We have used vCenter and vFoglight for management and also evaluated Solar Winds and Cloud Physics. Each of those systems had some pros and cons, but overall we found that VMTurbo had the things that we wanted and also things that we didn't even know were possible. We had been using the Foglight tool mostly, and in general, I could configure it to do many of the things that VMTurbo does, but it took quite a bit of time to do it. We don't want to have a person whose only job is to manage the software to manage our virtualization environment and who is the only one who even understands how the thing works. We just found that VMTurbo had the right combination of integration with VMware and visibility into the environment.

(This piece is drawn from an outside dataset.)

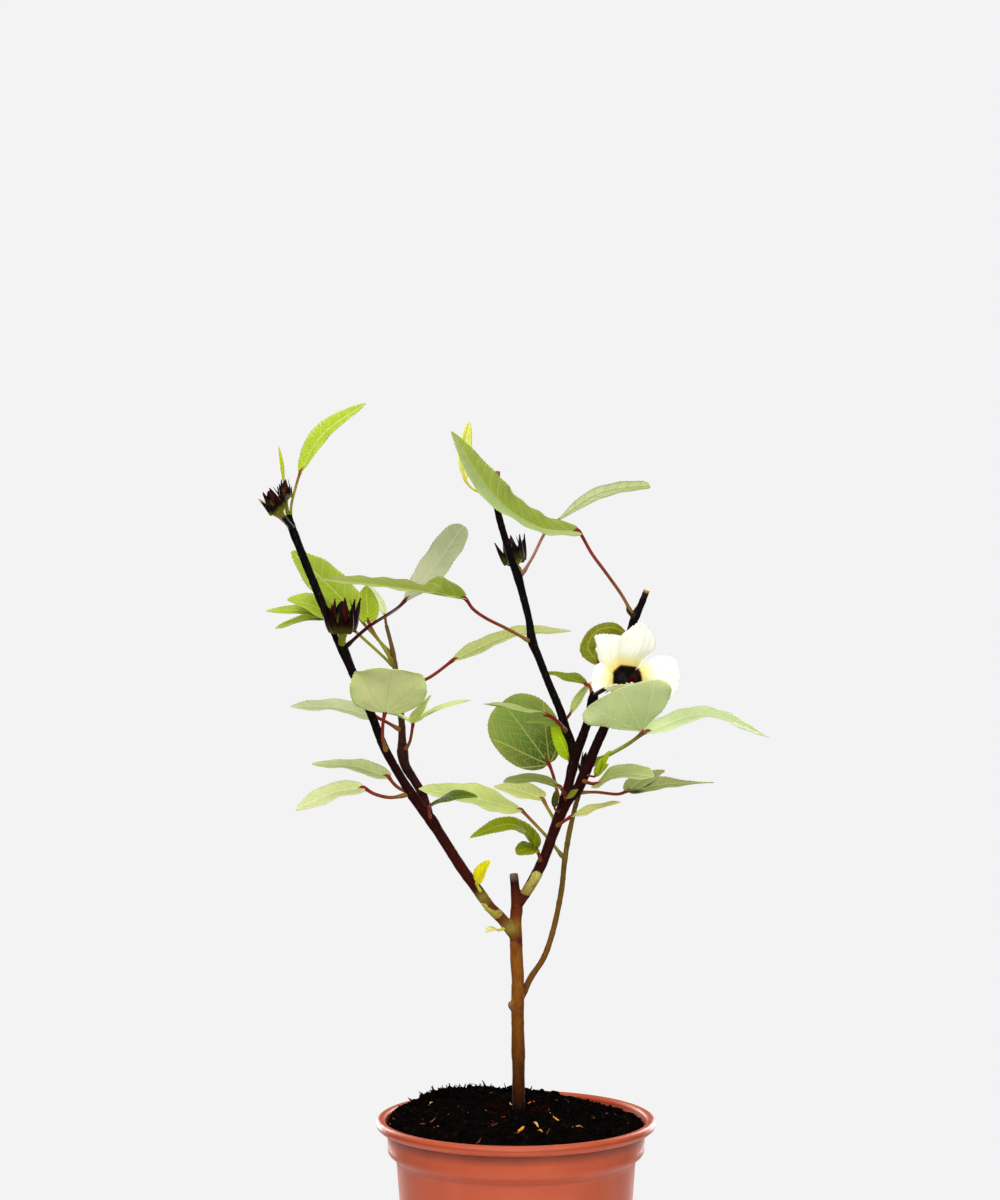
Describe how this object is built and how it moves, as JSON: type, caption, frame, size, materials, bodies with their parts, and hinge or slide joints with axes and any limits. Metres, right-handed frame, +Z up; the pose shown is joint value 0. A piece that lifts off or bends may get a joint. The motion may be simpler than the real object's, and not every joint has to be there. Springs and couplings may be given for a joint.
{
  "type": "potted hibiscus",
  "caption": "Flowering woody shrub with toothed leaves, dark pointed buds and an open pale flower, growing in soil in a round nursery pot that rests on its base.",
  "frame": {"origin": "centre of the pot's base, on the surface that it stands on", "axes": "+Z up along the pot's axis, +X to the right in the front view, +Y to the back"},
  "size_m": [0.3812, 0.21, 0.7003],
  "materials": {
    "pot": "satin",
    "soil": "matte",
    "bark": "satin",
    "leaf": "satin",
    "pale_leaf": "satin",
    "young_leaf": "satin",
    "yellow_leaf": "satin",
    "dark_leaf": "satin",
    "bud": "matte",
    "petal": "satin",
    "column": "matte",
    "calyx": "matte"
  },
  "bodies": {
    "root": {"bud_back": "bud", "bud_left": "bud", "bud_left_small": "bud", "bud_left_tip": "bud", "bud_middle": "bud", "flower_calyx": "calyx", "flower_column": "column", "flower_petals": "petal", "leaf_back_1": "pale_leaf", "leaf_inner_1": "leaf", "leaf_inner_2": "leaf", "leaf_inner_3": "leaf", "leaf_inner_4": "young_leaf", "leaf_inner_5": "young_leaf", "leaf_inner_6": "young_leaf", "leaf_inner_7": "young_leaf", "leaf_left_1": "pale_leaf", "leaf_left_10": "yellow_leaf", "leaf_left_2": "leaf", "leaf_left_3": "dark_leaf", "leaf_left_4": "pale_leaf", "leaf_left_5": "leaf", "leaf_left_6": "young_leaf", "leaf_left_7": "young_leaf", "leaf_left_8": "young_leaf", "leaf_left_9": "yellow_leaf", "leaf_middle_1": "leaf", "leaf_middle_2": "leaf", "leaf_middle_3": "yellow_leaf", "leaf_middle_4": "leaf", "leaf_middle_5": "leaf", "leaf_middle_6": "young_leaf", "leaf_middle_7": "leaf", "leaf_middle_8": "young_leaf", "leaf_right_1": "leaf", "leaf_right_10": "dark_leaf", "leaf_right_11": "leaf", "leaf_right_12": "leaf", "leaf_right_13": "dark_leaf", "leaf_right_14": "young_leaf", "leaf_right_2": "leaf", "leaf_right_3": "pale_leaf", "leaf_right_4": "pale_leaf", "leaf_right_5": "young_leaf", "leaf_right_6": "leaf", "leaf_right_7": "leaf", "leaf_right_8": "leaf", "leaf_right_9": "dark_leaf", "pot": "pot", "soil": "soil", "stem": "bark"}
  },
  "joints": []
}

If you have a small, simple virtualized environment, VMTurbo may not give you a whole lot of added value. If, however, you have any performance or resource management issues in your environment, no matter how small it is, you would benefit from having VMTurbo. Our virtualization infrastructure, like many, is a combination of different speeds of storage, VMs of different sizes and performance needs, and it is always growing. In a scenario like this, VMTurbo has been able to give us visibility into what is using resources, what is needing more resources, and how all these resources can be arranged so that we are using the physical resources in the most efficient way possible. Because it is looking at the whole environment, it also gives us the leverage and statistics we need when it is time to request new or different hardware...sometimes more hardware IS the answer, and when that is the case, VMTurbo helps you to quantify that.